The letter, addressed to NFL executive vice president of football operations Troy Vincent, who the league said meted out the punishments for both Brady and the Patriots, outlines three major points, the first of which is that under the rules set forth in the 2011 Collective Bargaining Agreement, Vincent does not have the authority to determine discipline.
“As both Mr. Brady’s discipline letter and the NFL’s public statements make clear, you were tasked by Commissioner Goodell to determine whether Mr. Brady should be subject to discipline for conduct detrimental in connection with the events described in the Wells Report, and if so, to decide and impose the discipline,” said the letter, signed by NFLPA general counsel Tom DePaso. “And you have, in fact, imposed Mr.

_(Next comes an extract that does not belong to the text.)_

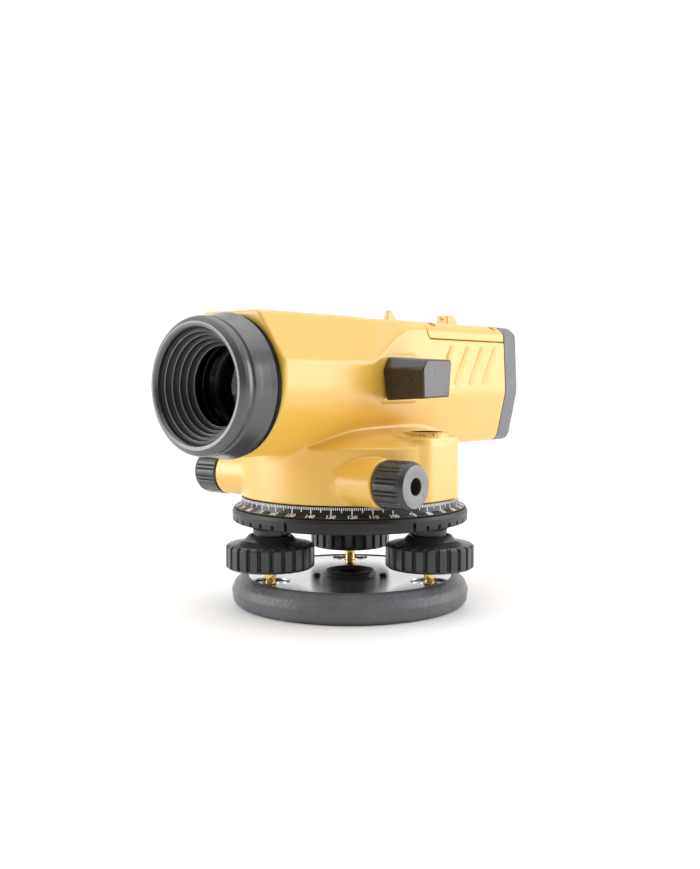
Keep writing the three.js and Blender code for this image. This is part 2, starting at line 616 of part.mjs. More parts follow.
// The carrier: a tube round the focusing lens, with a rack on an arm beside it.
function focusCarrier() {
  const tube = pipe(9.3, 13, -34, -8, 20).rotate([-90, 0, 0]);
  const guide = pipe(12, TUBE_BORE_R - 1, -30, -26, 20).rotate([-90, 0, 0]);
  const pitch = Math.PI * PINION.module;
  const rackLine = FOCUS_AXIS.z + PINION.pitchR;
  const [tip, root] = [rackLine - 0.55, rackLine + 0.8];
  const outline = [[-11, root + 2.6], [-11, root]];
  for (let k = -4; k <= 4; k += 1) {
    const y = FOCUS_AXIS.y + k * pitch;
    outline.push([y - 0.62, root], [y - 0.34, tip], [y + 0.34, tip], [y + 0.62, root]);
  }
  outline.push([19.5, root], [19.5, root + 2.6]);
  const rack = prism(outline, -20, -16).rotate([90, 0, 0]).rotate([0, 0, 90]);
  const arm = box([-20, -11.5], [-20, -9], [root, root + 2.6]);
  return join(tube, guide, rack, arm);
}

function focusPinion() {
  const { teeth, module: m, pitchR } = PINION;
  const stops = [[-0.3, -0.85], [-0.14, 0.6], [0.14, 0.6], [0.3, -0.85]];
  const outline = [];
  for (let tooth = 0; tooth < teeth; tooth += 1) {
    for (const [share, height] of stops) {
      const angle = ((tooth + share) / teeth) * 2 * Math.PI;
      const r = pitchR + height * m;
      outline.push([r * Math.cos(angle), r * Math.sin(angle)]);
    }
  }
  return join(prism(outline, -21, -15.4), disc(2.2, -52.5, -20.5, 12));
}

function focusKnob() {
  const { r, inner, outer, ribs, ribDepth } = FOCUS_KNOB;
  const grip = prism(ribbedOutline(r, ribs, ribDepth), outer + 1.2, inner - 1.2);
  const core = turned([[0, outer], [r - 3, outer], [r - ribDepth - 0.1, outer + 1.4],
    [r - ribDepth - 0.1, inner - 1], [r - 3, inner], [0, inner]], 20);
  return cut(join(core, grip), disc(2.5, -52.8, inner + 1, 12));
}

// With an odd number of teeth and one of them straight down, a gap faces the rack's tooth above.
const pinionPlace = [0, FOCUS_AXIS.y, AXIS_Z + FOCUS_AXIS.z];
place(alidade, 'focus_carrier', focusCarrier(), MATERIAL.blackMetal, [0, 0, AXIS_Z]);
place(telescope, 'focus_lens', lens(9, -22, -17.5, -0.8, -0.8), MATERIAL.glass);
place(alidade, 'focus_pinion', alongX(focusPinion()), MATERIAL.steel, pinionPlace);
place(alidade, 'focus_knob', alongX(focusKnob()), MATERIAL.black, pinionPlace);

// ---------------------------------------------------------------- compensator

function compensatorFrame() {
  const endPlate = (y0, y1) => pipe(9, TUBE_BORE_R - 0.4, y0, y1, 20).rotate([-90, 0, 0]);
  const bridge = box([-12, 12], [33, 60], [15.4, 19]);
  const rail = box([-9, 9], [33, 60], [-22, -19.4]);
  return join(endPlate(31, 34), endPlate(58, 61), bridge, rail);
}

function pendulum() {
  const tray = box([-9, 9], [39, 54], [-12, -9.4]);
  const horns = [-8.7, 7.1].map((x) => box([x, x + 1.6], [44, 49], [-10, -6]));
  const vane = box([-5, 5], [42, 51], [-15.4, -11.5]);
  return join(tray, ...horns, vane);
}

// A trapezoidal reversing prism, long side down, standing on the pendulum.
function reversingPrism() {
  const outline = [[40, -9.1], [53, -9.1], [50.5, 8], [42.5, 8]];
  return prism(outline, -5.8, 5.8).rotate([90, 0, 0]).rotate([0, 0, 90]);
}

const ribbon = (x) => box([x - 0.25, x + 0.25], [45.5, 47.5], [-5.7, 15.1]);
const damperMagnet = () => box([-6, 6], [40, 53], [-19.1, -16.2]);

place(alidade, 'compensator_frame', compensatorFrame(), MATERIAL.aluminium, [0, 0, AXIS_Z]);
place(alidade, 'pendulum', pendulum(), MATERIAL.aluminium, [0, 0, AXIS_Z]);
place(alidade, 'pendulum_prism', reversingPrism(), MATERIAL.glass, [0, 0, AXIS_Z]);
place(alidade, 'suspension_ribbon_left', ribbon(7.9), MATERIAL.steel, [0, 0, AXIS_Z]);
place(alidade, 'suspension_ribbon_right', ribbon(-7.9), MATERIAL.steel, [0, 0, AXIS_Z]);
place(alidade, 'damper_magnet', damperMagnet(), MATERIAL.steel, [0, 0, AXIS_Z]);

// ---------------------------------------------------------------- eyepiece end

function rearCap() {
  const { front, back, wall } = CAP;
  const taper = REAR_BODY.map(([x, z, r]) => [x * 0.945, z, r]);
  const outer = skinned([section(REAR_BODY, front), section(taper, back - 1.8),
    section(taper, back, 0.95)]);
  const within = taper.map(([x, z, r]) => [x - wall, z * (1 - wall / 30), Math.max(r - wall, 1)]);
  const inner = skinned([section(within, front - 1), section(within, back - wall - 1)]);
  return cut(outer, inner, alongY(disc(15, front, back + 1, 28)).translate([0, 0, AXIS_Z]));
}

const eyepieceMount = () => turned([[10.3, 84], [TUBE_BORE_R - 0.4, 84], [TUBE_BORE_R - 0.4, 88],
  [12.6, 88], [12.6, 100], [10.3, 100]], 20);
const reticleCell = () => turned([[8.3, 68], [TUBE_BORE_R - 0.4, 68], [TUBE_BORE_R - 0.4, 72.5],
  [7, 72.5], [7, 71.3], [8.3, 71.3]], 20);
const eyepieceTube = () => turned([[8, 80], [10, 80], [10, 110], [8, 110]], 20);

function diopterRing() {
  const grip = cut(prism(ribbedOutline(14, 16, 0.8), 103.2, 112), disc(12, 100, 115));
  const core = turned([[10.3, 102.4], [13.1, 102.4], [13.1, 112.4], [11.4, EYEPIECE_BACK_Y],
    [8.4, EYEPIECE_BACK_Y], [7, 113], [7, 111.2], [10.3, 111.2]], 20);
  return join(core, grip);
}

place(alidade, 'rear_cap', rearCap(), MATERIAL.capGrey);
place(telescope, 'reticle_cell', reticleCell(), MATERIAL.brass);
place(telescope, 'reticle_glass', disc(8, 69.2, 71, 20), MATERIAL.glass);
place(telescope, 'eyepiece_mount', eyepieceMount(), MATERIAL.blackMetal);
place(telescope, 'eyepiece_tube', eyepieceTube(), MATERIAL.aluminium);
place(telescope, 'eyepiece_lens', lens(7.7, 101, 105, 1.2, 1.2, 20), MATERIAL.glass);
place(telescope, 'diopter_ring', diopterRing(), MATERIAL.black);

// ---------------------------------------------------------------- circular level and mirror

function levelCup() {
  const { pocketR, pocketFloor, top } = LEVEL;
  const r = pocketR - GAP;
  return turned([[0, pocketFloor + GAP], [r, pocketFloor + GAP], [r, top - 0.3], [r - 0.5, top],
    [7.2, top], [7.2, 74.6], [0, 74.6]], 24);
}

const levelVial = () => turned([[0, 74.9], [6.9, 74.9], [6.9, 80.2], [5.2, 80.8], [0, 81]], 24);

// The mirror's hood: a box open underneath and behind, sloped along its top front edge.
function mirrorHousing() {
  const { x: [x0, x1], y: [y0, y1], z: [z0, z1], slope: [run, drop], wall } = MIRROR_BOX;
  const side = prism([[y0, z0], [y1, z0], [y1, z1], [y0 + run, z1], [y0, z1 - drop]], x0, x1);
  const block = side.rotate([90, 0, 0]).rotate([0, 0, 90]);
  const inside = box([x0 + wall, x1 - wall], [y0 + wall, y1 + 1], [z0 - 1, z1 - wall]);
  return cut(block, inside);
}

// The mirror leans at 45 degrees, silvered side towards the bubble and the observer.
function levelMirror() {
  const { x: [x0, x1], z: [z0, z1], y: [y0], wall } = MIRROR_BOX;
  const SHEET = 1.6;
  const reach = z1 - z0 - 2 * wall - 3;
  const low = [y0 + wall + 0.6, z0 + 1];
  const high = [low[0] + reach, low[1] + reach];
  const slab = [low, [low[0] + SHEET, low[1]], [high[0], high[1] - SHEET], high];
  const half = (x1 - x0) / 2 - wall - GAP;
  const sheet = prism(slab, -half, half).rotate([90, 0, 0]).rotate([0, 0, 90]);
  return sheet.translate([(x0 + x1) / 2, 0, 0]);
}

place(alidade, 'level_cup', levelCup(), MATERIAL.blackMetal, [LEVEL.x, LEVEL.y, 0]);
place(alidade, 'level_vial', levelVial(), MATERIAL.glass, [LEVEL.x, LEVEL.y, 0]);
place(alidade, 'mirror_housing', mirrorHousing(), MATERIAL.black);
place(alidade, 'level_mirror', levelMirror(), MATERIAL.mirror);

export default level;
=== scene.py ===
"""Looks of an automatic level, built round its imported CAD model.

Every length below is in millimetres until a mesh is made, and z is measured from the base's
underside. The telescope's cross-sections are measured from the optical axis.
"""

import json
import math

import bpy
import numpy as np
from mathutils import Matrix, Vector


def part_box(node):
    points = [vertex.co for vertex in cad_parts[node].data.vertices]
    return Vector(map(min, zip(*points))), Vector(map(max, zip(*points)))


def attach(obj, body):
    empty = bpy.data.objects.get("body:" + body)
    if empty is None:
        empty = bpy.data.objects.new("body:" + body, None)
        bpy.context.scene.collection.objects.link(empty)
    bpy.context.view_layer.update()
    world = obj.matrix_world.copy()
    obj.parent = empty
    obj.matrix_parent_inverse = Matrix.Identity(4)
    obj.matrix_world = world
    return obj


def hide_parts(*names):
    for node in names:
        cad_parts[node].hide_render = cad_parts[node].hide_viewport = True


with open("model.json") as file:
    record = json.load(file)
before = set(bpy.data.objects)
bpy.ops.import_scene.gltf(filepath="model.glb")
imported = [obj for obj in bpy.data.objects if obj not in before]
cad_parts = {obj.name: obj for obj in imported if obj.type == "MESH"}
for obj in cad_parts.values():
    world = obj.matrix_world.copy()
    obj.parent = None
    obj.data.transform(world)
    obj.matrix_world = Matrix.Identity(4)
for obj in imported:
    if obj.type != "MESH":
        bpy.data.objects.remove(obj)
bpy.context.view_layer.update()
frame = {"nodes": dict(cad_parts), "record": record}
SLOTS = {part["node"]: part["material_slot"] for part in frame["record"]["subparts"]}
MM = 0.001


def box_mm(node):
    low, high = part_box(node)
    return np.array(low) / MM, np.array(high) / MM


def centre_mm(node):
    low, high = box_mm(node)
    return (low + high) / 2


def span(node, axis):
    """Where a CAD node starts and ends along X (0), Y (1) or Z (2)."""
    low, high = box_mm(node)
    return low[axis], high[axis]


# ------ places taken from the CAD

AXIS_Z = centre_mm("hood_ring")[2]
HOOD_FRONT, HOOD_REAR = span("objective_hood", 1)
CAP_FRONT, CAP_BACK = span("rear_cap", 1)
BODY_FRONT, BODY_REAR = span("main_housing", 1)[0], CAP_FRONT - 0.3
SKIRT = span("main_housing", 2)[0]
COVER_FRONT = span("top_cover", 1)[0] - 0.15
COVER_SCREWS = [centre_mm(f"cover_screw_{i}")[:2] for i in (1, 2, 3, 4)]
RING_R = span("positioning_ring", 0)[1]
RING_LOW, RING_TOP = span("positioning_ring", 2)
FLANGE_R = span("graduated_circle", 0)[1]
DIAL_BOTTOM, CIRCLE_TOP = span("graduated_circle", 2)
LEVEL_X, LEVEL_Y = centre_mm("level_cup")[:2]
LEVEL_POCKET_R = span("level_cup", 0)[1] - LEVEL_X + 0.3
LEVEL_TOP = span("level_cup", 2)[1]
KNOB_SIDE = {1: "fine_knob_left", -1: "fine_knob_right"}
WORM_Y, WORM_Z = centre_mm("fine_knob_left")[1:]
FOCUS_Y, FOCUS_Z = centre_mm("focus_knob")[1:]
KNOB_END = span("fine_knob_left", 0)[1]
FEET = [centre_mm(f"foot_screw_spindle_{i}")[:2] for i in (1, 2, 3)]
HEADING = math.atan2(-FEET[0][1], -FEET[0][0])     # the tribrach's symmetry line, away from foot 1
PLATE_SCREWS = [(x * 18 / 42, y * 18 / 42) for x, y in FEET]   # at 18 mm, the feet at 42 mm
MIRROR_LOW, MIRROR_HIGH = box_mm("mirror_housing")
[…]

Brady’s discipline pursuant to the Commissioner’s purported delegation of his authority.
“Any such delegation is a plain violation of the CBA. The CBA grants the Commissioner — and only the Commissioner — the authority to impose conduct detrimental discipline on players.”

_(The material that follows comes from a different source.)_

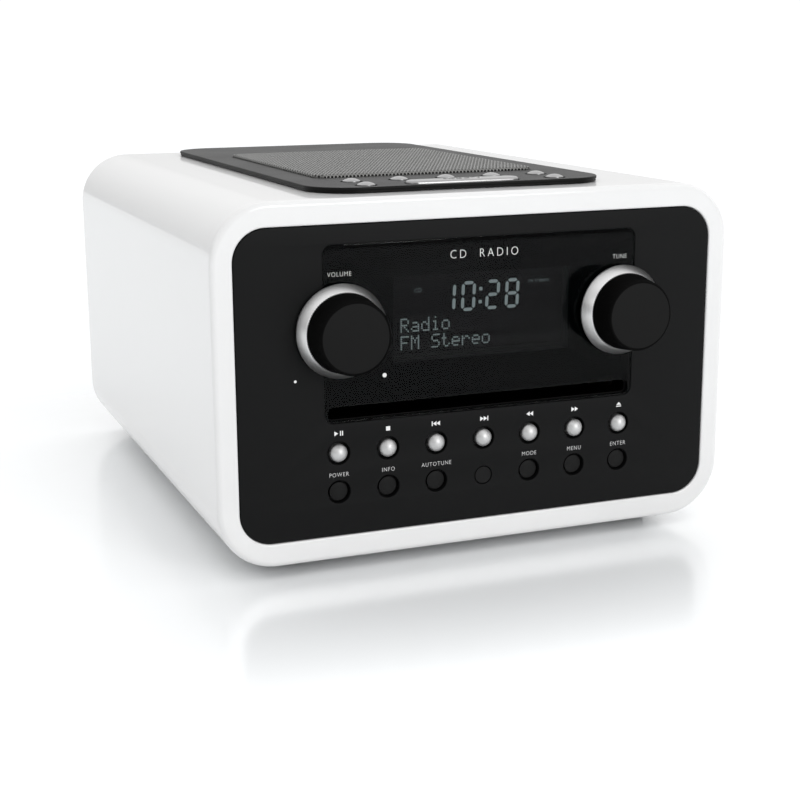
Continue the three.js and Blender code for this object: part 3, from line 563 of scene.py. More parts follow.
def make_cabinet():
    above = CABINET.z + 5
    below = CABINET.z - TOP_WALL - 5
    bay_middle = (BAY_FRONT + BAY_BACK) / 2
    bay = rounded_rectangle(BAY_WIDTH, BAY_BACK - BAY_FRONT, 4, 0, bay_middle)
    hole = circle(SPEAKER_HOLE_RADIUS, 0, SPEAKER_Y, 96)
    rebate = circle(SPEAKER_REBATE_RADIUS, 0, SPEAKER_Y, 96)
    solid = combined(
        sleeve(),
        "DIFFERENCE",
        plate(bay, (), below, above, facing="top"),
        plate(hole, (), below, above, facing="top"),
        plate(rebate, (), CABINET.z - SPEAKER_REBATE_DEPTH, above, facing="top"),
    )
    cabinet = piece("cabinet_sleeve", solid, "white_lacquer", stands_for=["cabinet_shell"])
    cabinet.modifiers.new("even_shading", "WEIGHTED_NORMAL").keep_sharp = True


FOOT_HEIGHT = 5
FOOT_PROFILE = [(0, 0), (9.6, 0), (9.0, 4.2), (8.2, 5), (6.4, 5), (5.8, 4.7), (0, 4.7)]


def make_feet():
    """Rubber feet. The profile's heights run downwards from the cabinet."""
    profile = filleted(FOOT_PROFILE, 0.5)
    for end in ("front", "rear"):
        for side in ("left", "right"):
            node = f"foot_{end}_{side}"
            low, high = span(node)
            centre = middle(node)
            outline = [(r, high.z - h * (high.z - low.z) / FOOT_HEIGHT) for r, h in profile]
            solid = turned(outline, centre.x, centre.y, facing="top")
            piece(f"rubber_foot_{end}_{side}", solid, "rubber", stands_for=[node])


make_cabinet()
make_feet()

# ---------------------------------------------------------------- control panel

BUTTON_COLUMNS = [BUTTON_PITCH * i for i in range(-3, 4)]


def opening_outline(gap, corner=OPENING_CORNER):
    return rounded_rectangle(
        OPENING_WIDTH - 2 * gap, OPENING_HEIGHT - 2 * gap, corner - gap, 0, OPENING_MIDDLE, 16
    )


def window_outline(grow):
    extent = WINDOW_HIGH - WINDOW_LOW
    centre = (WINDOW_LOW + WINDOW_HIGH) / 2
    return rounded_rectangle(
        extent.x + 2 * grow, extent.z + 2 * grow, WINDOW_CORNER + grow, 0, centre.z, 8
    )


def slot_outline(grow=0.0):
    width, height = SLOT_WIDTH + 2 * grow, SLOT_HEIGHT + 2 * grow
    return rounded_rectangle(width, height, SLOT_CORNER + grow, 0, SLOT_Z, 8)


def display_outline(grow=0.0, corner=0.6):
    width, height = DISPLAY_WIDTH + 2 * grow, DISPLAY_HEIGHT + 2 * grow
    return rounded_rectangle(width, height, corner, 0, DISPLAY_Z, 5)


def shaft_holes():
    return [circle(SHAFT_HOLE_RADIUS, side * KNOB_X, KNOB_Z) for side in (-1, 1)]


def make_control_panel():
    button_holes = [circle(BUTTON_HOLE_RADIUS, x, TRANSPORT_Z) for x in BUTTON_COLUMNS]
    for x in BUTTON_COLUMNS:
        radius = BUTTON_HOLE_RADIUS if abs(x) > 1 else SENSOR_RADIUS + GAP
        button_holes.append(circle(radius, x, FUNCTION_Z))
    face = plate(
        opening_outline(GAP), [window_outline(GAP), *button_holes], PANEL_FRONT, LEDGE + 0.2, 0.3
    )
    ledge = plate(
        opening_outline(0.4),
        [slot_outline(0.2), display_outline(4, 1), *shaft_holes(), *button_holes],
        LEDGE,
        PANEL_BACK,
    )
    skirt = plate(opening_outline(1.3), [opening_outline(3.5)], PANEL_BACK - 0.4, 10)
    solid = combined(face, "UNION", ledge, skirt)
    piece("control_panel", solid, "panel_black", stands_for=["front_panel"])


PRINT_THICKNESS = 0.15
SLOT_MARGIN = 0.45  # how much wider than the slot the pane is cut round it


def make_window():
    """The glossy pane, and the black print behind it."""
    front, back = WINDOW_LOW.y, WINDOW_HIGH.y
    print_front = back - PRINT_THICKNESS
    slot = slot_outline(SLOT_MARGIN)
    pane = plate(window_outline(0.2), [slot, *shaft_holes()], front, print_front, 0.2)
    piece("window_pane", pane, "window_gloss", stands_for=["display_window"])
    openings = [slot, *shaft_holes(), display_outline()]
    mask = plate(window_outline(-0.2), openings, print_front, back)
    piece("window_mask", mask, "window_gloss", paint=FINISHES["window_print"])


def make_slot_guide():
    solid = plate(slot_outline(2.4), [slot_outline()], SLOT_LOW.y, SLOT_HIGH.y, 0.2)
    # The guide is painted with the slot's painted shade instead of the panel's black.
    piece("slot_guide", solid, "panel_black", stands_for=["disc_slot_guide"], paint=SLOT_PAINTED_SHADE)


make_control_panel()
make_window()
make_slot_guide()

# ---------------------------------------------------------------- display

BEZEL = 1.6  # the strip of frame seen along the glass's left and lower edges
SEGMENTS = {"0": "abcdef", "1": "bc", "2": "abged", "8": "abcdefg"}
SLANT = math.tan(math.radians(2.5))
DOT_LETTERS = {
    "F": ("#####", "#....", "#....", "####.", "#....", "#....", "#...."),
    "M": ("#...#", "##.##", "#.#.#", "#.#.#", "#...#", "#...#", "#...#"),
    "R": ("####.", "#...#", "#...#", "####.", "#.#..", "#..#.", "#...#"),
    "S": (".####", "#....", "#....", ".###.", "....#", "....#", "####."),
    "a": (".....", ".....", ".###.", "....#", ".####", "#...#", ".####"),
    "d": ("....#", "....#", ".##.#", "#..##", "#...#", "#...#", ".####"),
    "e": (".....", ".....", ".###.", "#...#", "#####", "#....", ".###."),
    "i": ("..#..", ".....", ".##..", "..#..", "..#..", "..#..", ".###."),
    "o": (".....", ".....", ".###.", "#...#", "#...#", "#...#", ".###."),
    "r": (".....", ".....", "#.##.", "##..#", "#....", "#....", "#...."),
    "t": (".#...", ".#...", "###..", ".#...", ".#...", ".#..#", "..##."),
    " ": (".....",) * 7,
}


def bar(start, end, stroke):
    """A segment of a digit: a bar with pointed ends between two points."""
    start, end = Vector(start), Vector(end)
    along = (end - start).normalized()
    across = Vector((-along.y, along.x)) * stroke / 2
    tip = along * stroke / 2
    near, far = start + tip, end - tip
    return [start, near + across, far + across, end, far - across, near - across]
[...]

It cites Article 46, Section 1(a) of the CBA, which states, “All disputes involving a fine or suspension imposed upon a player for conduct on the playing field or involving action taken against a player by the Commissioner for conduct detrimental to the integrity of, or public confidence in, the game of professional football, will be processed exclusively as follows: the Commissioner will promptly send written notice of his action to the player, with a copy to the NFLPA. Within three business days following such written notification, the player affected thereby, or the NFLPA with the player’s approval, may appeal in writing to the Commissioner.”

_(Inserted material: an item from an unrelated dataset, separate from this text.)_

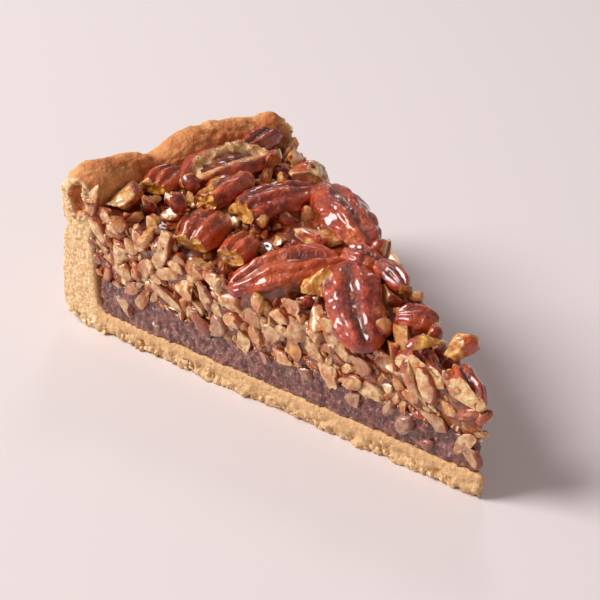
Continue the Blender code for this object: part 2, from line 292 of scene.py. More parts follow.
def noise_of(tree, size_mm, detail=3.0, distortion=0.0):
    """Noise that changes over about this many millimetres of the object."""
    place = add_node(tree, "ShaderNodeTexCoord").outputs["Object"]
    noise = add_node(tree, "ShaderNodeTexNoise", {"Vector": place},
                     values={"Scale": 1 / (size_mm * MM), "Detail": detail, "Distortion": distortion})
    return noise.outputs["Fac"]


def between(tree, low, high, source):
    """The source spread so that low becomes 0 and high becomes 1."""
    node = add_node(tree, "ShaderNodeMapRange", {"Value": source}, interpolation_type="SMOOTHSTEP",
                    values={"From Min": low, "From Max": high})
    return node.outputs["Result"]


def blend_colours(tree, amount, first, second):
    """From the first colour to the second one; either is a hex code or another node's output."""
    node = add_node(tree, "ShaderNodeMix", {"Factor": amount}, data_type="RGBA")
    for place, source in ((6, first), (7, second)):
        if isinstance(source, str):
            node.inputs[place].default_value = colour(source)
        else:
            tree.links.new(source, node.inputs[place])
    return node.outputs[2]


def relief(tree, shader, height, depth_mm, strength=1.0):
    bump = add_node(tree, "ShaderNodeBump", {"Height": height},
                    values={"Distance": depth_mm * MM, "Strength": strength})
    tree.links.new(bump.outputs["Normal"], shader.inputs["Normal"])


def multiply(tree, source, factor):
    node = add_node(tree, "ShaderNodeMath", {0: source}, operation="MULTIPLY", use_clamp=True,
                    values={1: factor})
    return node.outputs[0]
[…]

As the NFLPA letter notes, while the CBA allows for Goodell to empower someone other than himself to serve as an appeals officer, there is nothing in that paragraph that allows for the commissioner to delegate his authority to render discipline decisions to another individual, as he did with Brady’s case.
The NFLPA’s second point in the letter, which largely reads as though the aim is to have Brady’s suspension completely overturned, not simply reduced, is that the four-game penalty “for his alleged ‘general aware[ness] of the actions of the Patriots employees involved in the deflation of the footballs’ and ‘failure to cooperate fully and candidly with the investigation’ is grossly inconsistent with the League’s prior disciplinary treatment of similar alleged conduct, including lack of cooperation and not complying with League rules regarding game balls and equipment.
“Indeed, no player in the history of the NFL has ever received anything approaching this level of discipline for similar behavior — a change in sanctions squarely forbidden by the CBA and the law of the shop.”
The letter mentions the suspensions of both Ray Rice (his second punishment, after the video from inside the elevator came out and he was suspended indefinitely) and the players involved in the Saints’ “Bountygate” scandal more than once; in those cases, Goodell’s punishments were overturned on appeal when it was decided they were too harsh.
The third point attacks the validity of the Wells report, which the NFLPA says “contains insufficient evidence to find that Mr. Brady committed any violation of NFL rules.
“Indeed, the Report is wrought with unsupported speculation regarding Mr. Brady’s purported knowledge of, and involvement with, two Patriots employees’ purported conduct, and grasps at dubious, contradictory and mischaracterized circumstantial evidence merely to conclude that it is ‘more probable than not’ that Mr. Brady was ‘generally aware of’ ‘inappropriate activities.’ ”
The letter informs Vincent and Goodell that it is the union’s intention to call both men as “essential witnesses” in the appeals proceeding. Given that Goodell has installed himself as the one to hear the appeal, the prospect of him moving from the judge’s chair to the witness chair is another potential oddity in one of the NFL’s oddest sagas.
As expected from the moment Brady’s agent, Don Yee, released a scathing statement Monday once the punishment was announced, there is also a formal demand for an independent hearing officer.
“The NFLPA believes that neither Commissioner Goodell nor anyone with close ties to the NFL can serve as arbitrator in Mr. Brady’s appeal under governing legal standards. The credibility of both you [Vincent] and Commissioner Goodell will be at issue in the hearing as well as numerous procedural issues regarding your testimony and the testimony of the Commissioner.
“Accordingly, this letter will serve as a formal demand that the Commissioner follow the Rice precedent [Goodell appointed Judge Barbara Jones, who had no ties to the league, as arbitrator] and appoint an independent person to serve as arbitrator over Mr. Brady’s appeal.”
That demand so far has fallen on deaf ears, as Goodell intends to hear the appeal. The NFLPA will continue to push for Goodell to recuse himself, and ESPN reported Friday that it’s “very unlikely” the commissioner will do that, increasing the chances that this case will end up in court.